Where 409 doesn’t work, soak a paper towel in vinegar and wrap it around the questionable area. After 30-ish minutes, clean the area with hot water and dish soap. This works especially well on surfaces that are meant to be shiny. So if you like shiny things, this is your trick.
Ah, The Great Satan.
Depending on your average fiber intake, this could be more or less miserable.
Start by applying toilet bowl cleaner to the inside of the bowl. Make sure to get under the rim. That’s where death lives. Let it sit for 10 minutes. If you don’t have legit toilet bowl cleaner, use bleach or a can of Coca-Cola.
Clean the rest of the toilet with a mix of hot water, vinegar, and dish soap. Use your roommate’s 2nd least favorite t-shirt.
If it’s been a long time since you’ve cleaned the toilet and there are still stains, you may need to literally rub off those stains with a pumice stone. You can find one in the foot care aisle at places big enough to have whole aisles devoted to foot care.
This is the one I do least often, and that I struggle with the most. For a “quick clean,” spray down your tub with a mixture of half water, half vinegar. Let it sit for fifteen minutes and then wipe away with a sponge. Tougher stuff requires more complicated work. Sprinkle the tub with baking soda, spray it with your vinegar water, scrub until a paste forms, let sit for fifteen minutes, then rinse it away. Lime stains require being soaked in lemon juice (but I use Lime-A-Way because I’m an environmental hypocrite).

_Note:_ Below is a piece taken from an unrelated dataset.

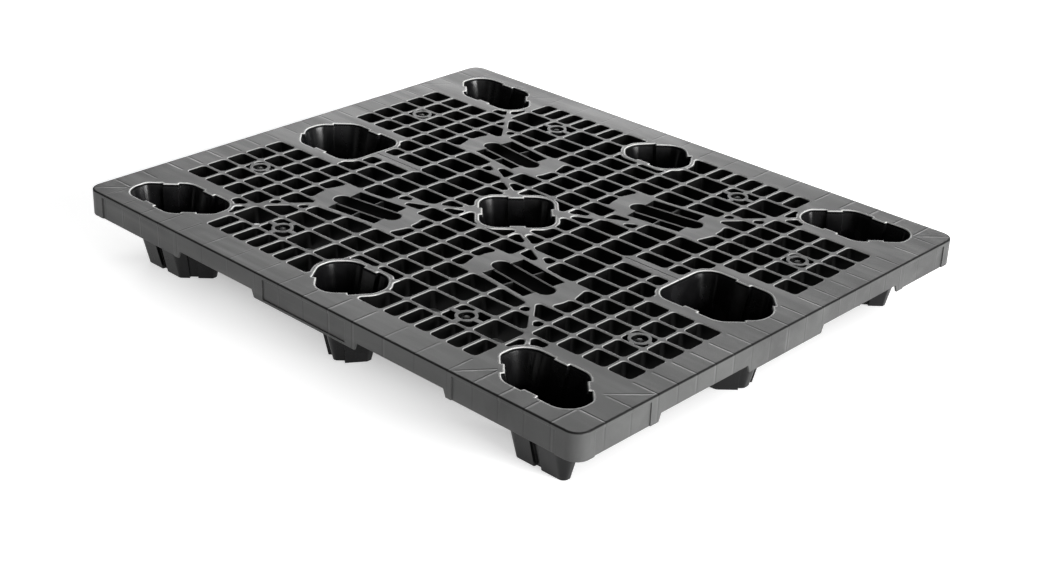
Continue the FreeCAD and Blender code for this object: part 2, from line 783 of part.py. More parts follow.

To clean the shower head, fill a Ziploc bag with vinegar and attach it with rubber bands. After an hour, remove the bag and discover the magic of a shower that doesn’t assault you. To clean shower doors, use lemon juice and scrub away. The hard-to-reach edges can be cleaned with a mixture of baking soda and vinegar.
Also, if you have living organisms growing on your plastic shower curtain, consider throwing it away and buying a new one. They’re super-cheap. And that’s super-gross.
OK, you’re done. But if you want to put some distance between now and the next time you have to clean your bathroom, here are a few things you can do to keep it clean for longer.
- Keep disinfecting wipes nearby to clean the toilet bowl rim and sink (not in that order).
- Add bleach tablets to your toilet tank (the ones that turn the water blue).
- Use liquid (not bar) soap at the sink. It’s less messy.
- For ladies: keep dryer sheets in the cabinet to easily pick up stray hairs and dust bunnies
- For guys: aim
Reward Yourself And The Environment
You may have noticed that most of the supplies listed have been common things like vinegar and baking soda. Not only are they way cheaper than commercial cleaners, they are also kinder to the environment and you. Most importantly, they allow you to make a volcano afterward. Since you’re an adult, you can make a volcano whenever you want. Making a baking soda/vinegar volcano is the best way to reward yourself for cleaning a bathroom.